I get why they did this.

Document formats have gotten so complicated that you have no idea whether the redaction software you use actually does its job or doesn't. Going analog then back gives you a very good guarantee that you can't get otherwise.

In order for there to be guaranteed no leaks, the redaction software has to be bug-free. Leaks can be anything, from how much free space there is between allocated regions to highly precise layout placement information that you can use to figure out censored words on a trial & error basis if you have a copy of the used software. So you can't really come up with a watertight formal definition of leak-freedom, which makes proving that your software removes all leaks impossible, at least in rich-text documents.
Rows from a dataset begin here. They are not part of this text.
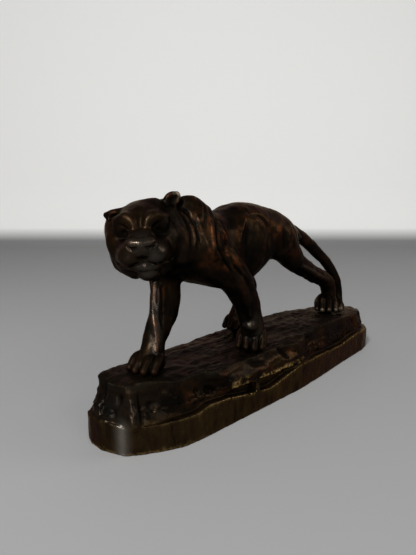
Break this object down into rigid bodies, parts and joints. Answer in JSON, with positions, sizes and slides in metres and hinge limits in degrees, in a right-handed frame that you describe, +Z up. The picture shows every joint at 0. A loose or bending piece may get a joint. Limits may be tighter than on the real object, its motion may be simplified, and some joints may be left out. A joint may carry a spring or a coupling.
{
  "type": "bronze panther sculpture",
  "caption": "Dark bronze sculpture of a striding big cat with a long tail, cast in one piece with a long rocky base that has a plain plinth band.",
  "frame": {"origin": "bottom centre of the base, on the surface that it stands on", "axes": "+X along the base from the head towards the tail, +Y away from the animal's left flank, +Z up"},
  "size_m": [0.3599, 0.091, 0.1705],
  "materials": {
    "dark_bronze": "dark brown to black waxed bronze patina, glossy on the raised forms, with bare golden metal on the worn edges of the plinth band and the rock ledge"
  },
  "bodies": {
    "root": {"panther_bronze": "dark_bronze"}
  },
  "joints": []
}
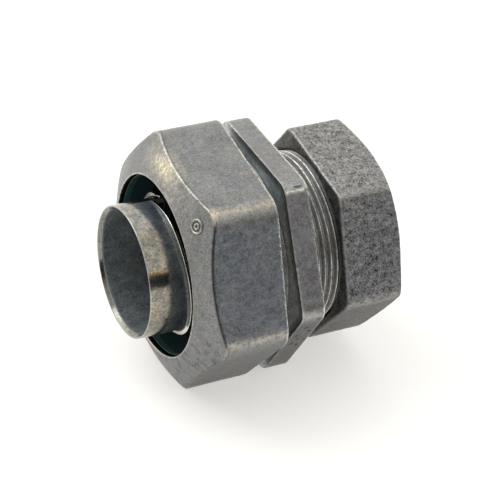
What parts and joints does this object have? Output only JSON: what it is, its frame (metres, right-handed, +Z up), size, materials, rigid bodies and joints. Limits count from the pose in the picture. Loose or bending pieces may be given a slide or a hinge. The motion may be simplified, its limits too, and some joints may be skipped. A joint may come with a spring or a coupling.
{
  "type": "conduit compression coupling",
  "caption": "Zinc compression coupling that joins liquidtight flexible conduit to thin-wall steel tube, with hexagonal nuts, sealing ring, ferrule, gasket and split clamping ring.",
  "frame": {"origin": "on the common axis, at the stop face at the bottom of the tube socket", "axes": "+X along the axis and out of the tube end, -X out of the flexible conduit's end, +Z up, square to two flats of the body's hexagonal flange"},
  "size_m": [0.0479, 0.0488, 0.0462],
  "materials": {
    "cast_body": "satin die-cast zinc",
    "cast_conduit_nut": "satin die-cast zinc",
    "cast_tube_nut": "tumbled die-cast zinc",
    "plated_steel": "bright zinc plate",
    "ring_steel": "zinc plate",
    "green_plastic": "satin",
    "white_plastic": "satin"
  },
  "bodies": {
    "fitting_body": {"body": "cast_body"},
    "conduit_seal": {"sealing_ring": "green_plastic"},
    "conduit_nut_part": {"conduit_nut": "cast_conduit_nut"},
    "ferrule_part": {"ferrule": "plated_steel"},
    "tube_rings": {"clamping_ring": "ring_steel", "gasket": "white_plastic"},
    "tube_nut_part": {"tube_nut": "cast_tube_nut"}
  },
  "joints": [
    {"name": "conduit_seal_slide", "type": "slide", "parent": "fitting_body", "child": "conduit_seal", "axis": [1, 0, 0], "range_m": [-0.00477, 0.00255]},
    {"name": "conduit_nut_turn", "type": "hinge", "parent": "conduit_seal", "child": "conduit_nut_part", "pos_m": [-0.0136, 0, 0], "axis": [1, 0, 0], "range_deg": [-1350, 720]},
    {"name": "tube_rings_slide", "type": "slide", "parent": "fitting_body", "child": "tube_rings", "axis": [1, 0, 0], "range_m": [-0.00128, 0.00382]},
    {"name": "tube_nut_turn", "type": "hinge", "parent": "tube_rings", "child": "tube_nut_part", "pos_m": [0.0143, 0, 0], "axis": [1, 0, 0], "range_deg": [-360, 1080]},
    {"name": "ferrule_slide", "type": "slide", "parent": "fitting_body", "child": "ferrule_part", "axis": [1, 0, 0], "range_m": [-0.02, 0.0142]}
  ],
  "couplings": [
    {"joint": "conduit_seal_slide", "follows": "conduit_nut_turn", "m_per_rad": 0.00020213},
    {"joint": "tube_rings_slide", "follows": "tube_nut_turn", "m_per_rad": 0.00020213}
  ]
}
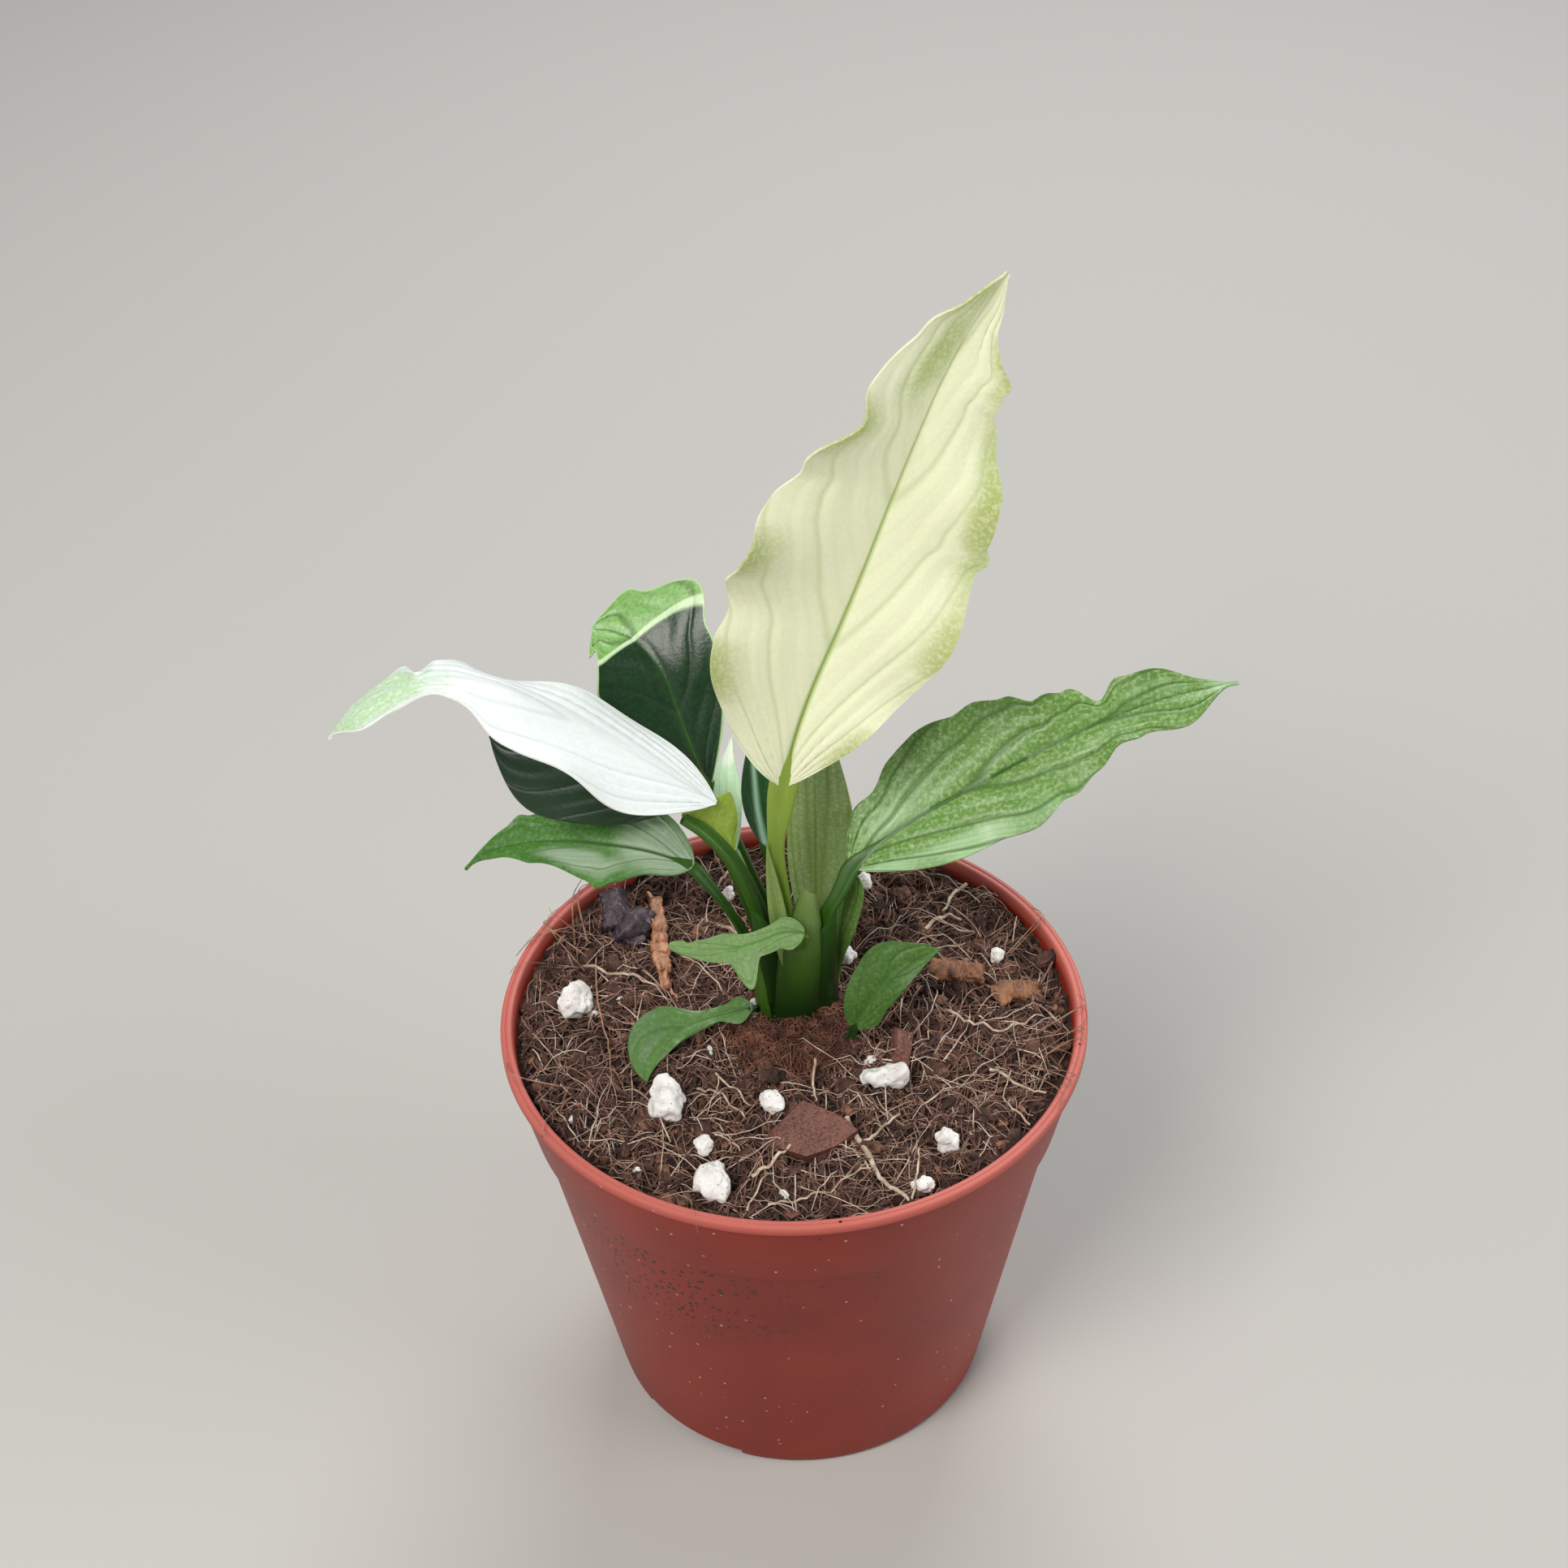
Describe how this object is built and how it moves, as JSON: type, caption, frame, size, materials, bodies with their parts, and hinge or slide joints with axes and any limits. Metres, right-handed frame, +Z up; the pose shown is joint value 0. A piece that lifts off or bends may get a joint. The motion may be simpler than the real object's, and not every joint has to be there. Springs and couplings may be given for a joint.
{
  "type": "potted variegated peace lily",
  "caption": "Young peace lily with cream, white and green variegated leaves, growing from a soil-filled round nursery pot that stands on its flat foot.",
  "frame": {"origin": "centre of the flat pad under the pot, on the plane it stands on", "axes": "+Z up along the pot's axis; -Y towards the plant's front; +X to the right seen from the front"},
  "size_m": [0.1535, 0.105, 0.2188],
  "materials": {
    "terracotta_polypropylene": "satin injection-moulded plastic, terracotta red",
    "coir_potting_mix": "loose dark brown coir and peat crumbs, matt",
    "peat_plug_fibre": "pressed reddish-brown peat fibre, matt",
    "expanded_perlite": "chalky white expanded mineral grains",
    "pine_bark": "reddish-brown composted bark, matt",
    "charred_pine_bark": "dark purple-grey aged bark, matt",
    "knotted_rootwood": "orange-brown knobbly root wood, matt",
    "coir_straw": "dry pale coir and straw fibre",
    "cream_leaf_tissue": "cream to pale yellow leaf with olive midrib, soft sheen",
    "white_leaf_tissue": "cool white variegated leaf, soft sheen",
    "green_leaf_tissue": "mid green leaf with silvery variegation, soft sheen",
    "dark_green_leaf_tissue": "dark green leaf, glossy",
    "pale_leaf_tissue": "pale grey-green leaf, soft sheen",
    "green_stalk_tissue": "glossy green leaf stalk"
  },
  "bodies": {
    "root": {"back_leaf": "dark_green_leaf_tissue", "back_stalk": "green_stalk_tissue", "bark_dark_long": "charred_pine_bark", "bark_dark_short": "charred_pine_bark", "bark_flat_front": "pine_bark", "bark_orange_chip": "knotted_rootwood", "bark_red_flake": "pine_bark", "bark_right_flake": "knotted_rootwood", "bract_leaf": "pale_leaf_tissue", "bract_stalk": "green_stalk_tissue", "cream_leaf": "cream_leaf_tissue", "cream_stalk": "green_stalk_tissue", "crown": "green_stalk_tissue", "front_leaf": "green_leaf_tissue", "front_stalk": "green_stalk_tissue", "green_back_leaf": "green_leaf_tissue", "green_back_stalk": "green_stalk_tissue", "left_seed_leaf": "green_leaf_tissue", "left_seed_stalk": "green_stalk_tissue", "low_left_leaf": "green_leaf_tissue", "low_left_stalk": "green_stalk_tissue", "mint_leaf": "pale_leaf_tissue", "mint_stalk": "green_stalk_tissue", "peat_plug": "peat_plug_fibre", "perlite_01": "expanded_perlite", "perlite_02": "expanded_perlite", "perlite_03": "expanded_perlite", "perlite_04": "expanded_perlite", "perlite_05": "expanded_perlite", "perlite_06": "expanded_perlite", "perlite_07": "expanded_perlite", "perlite_08": "expanded_perlite", "perlite_09": "expanded_perlite", "perlite_10": "expanded_perlite", "perlite_11": "expanded_perlite", "perlite_12": "expanded_perlite", "pot": "terracotta_polypropylene", "right_leaf": "green_leaf_tissue", "right_seed_leaf": "green_leaf_tissue", "right_seed_stalk": "green_stalk_tissue", "right_stalk": "green_stalk_tissue", "rootwood_stick": "knotted_rootwood", "shaded_leaf": "dark_green_leaf_tissue", "shaded_stalk": "green_stalk_tissue", "soil": "coir_potting_mix", "straw_back": "coir_straw", "straw_behind": "coir_straw", "straw_forked": "coir_straw", "straw_front": "coir_straw", "straw_left": "coir_straw", "straw_right_arc": "coir_straw", "straw_rim": "coir_straw", "upright_leaf": "pale_leaf_tissue", "upright_stalk": "green_stalk_tissue", "white_leaf": "white_leaf_tissue", "white_stalk": "green_stalk_tissue"}
  },
  "joints": []
}
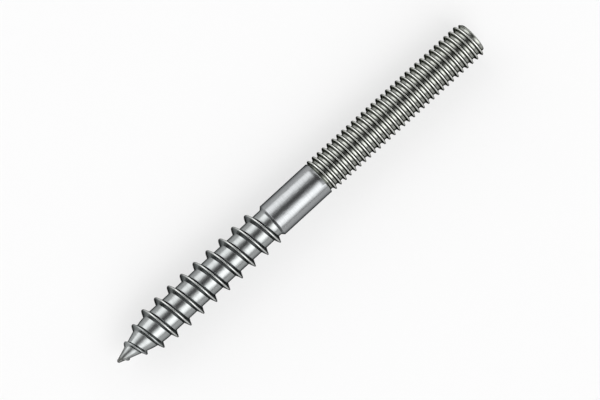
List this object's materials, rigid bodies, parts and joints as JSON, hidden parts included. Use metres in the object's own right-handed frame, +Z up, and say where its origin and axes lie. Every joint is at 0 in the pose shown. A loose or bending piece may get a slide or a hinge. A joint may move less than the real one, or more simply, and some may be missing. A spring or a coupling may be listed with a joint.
{
  "type": "double-ended stud",
  "caption": "Steel stud with a coarse wood-screw thread and gimlet point at one end, a bare shank, and an M6 machine-thread end.",
  "frame": {"origin": "on the surface that the stud lies on, under the middle of its length", "axes": "+X runs along the stud's axis from the gimlet point to the M6 end, +Y is level across it, +Z is up"},
  "size_m": [0.0724, 0.0068, 0.0067],
  "materials": {
    "steel": "bright rolled and turned steel, smooth shank, fine turning lines on the root of the wood thread"
  },
  "bodies": {
    "root": {"stud": "steel"}
  },
  "joints": []
}
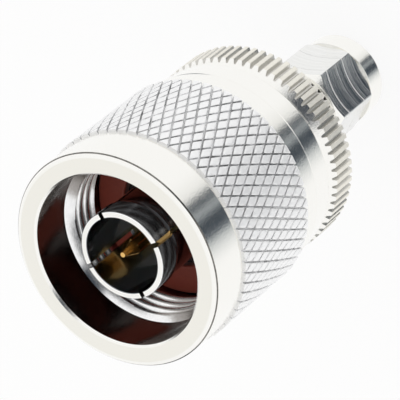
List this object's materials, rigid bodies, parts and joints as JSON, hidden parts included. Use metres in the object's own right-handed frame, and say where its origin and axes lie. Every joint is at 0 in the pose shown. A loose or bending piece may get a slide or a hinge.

The only way I see is to go full ascii or something.


Yeah they keep saying "they could have easily used native digital redaction" but that clearly isn't as easy as they think because there have been numerous instances of people screwing that up.

Maybe those people used the wrong software or buggy software, but how do you know software is buggy? Much easier to print and scan than to dive into the PDF file on a really low level.

They could however have just converted it to PNG and then back to PDF digitally to keep the quality good. No need to physically print and scan it.


to be honest the analog redaction techniques are pretty bad.

For example there's a list of names, alphabetical. Two names are redacted.

Michael Cohen, Richard Gates, [REDACTED], Roger Stone, and [REDACTED] (newline) [REDACTED]. The final redaction could fit approximately three letters.

The fact that these are analog redactions makes it really easy to tell that the two other people are Kushner and Donald Jr.

Meanwhile if they had opened the report in Word and done [REDACTED] they wouldn't have these super-basic issues.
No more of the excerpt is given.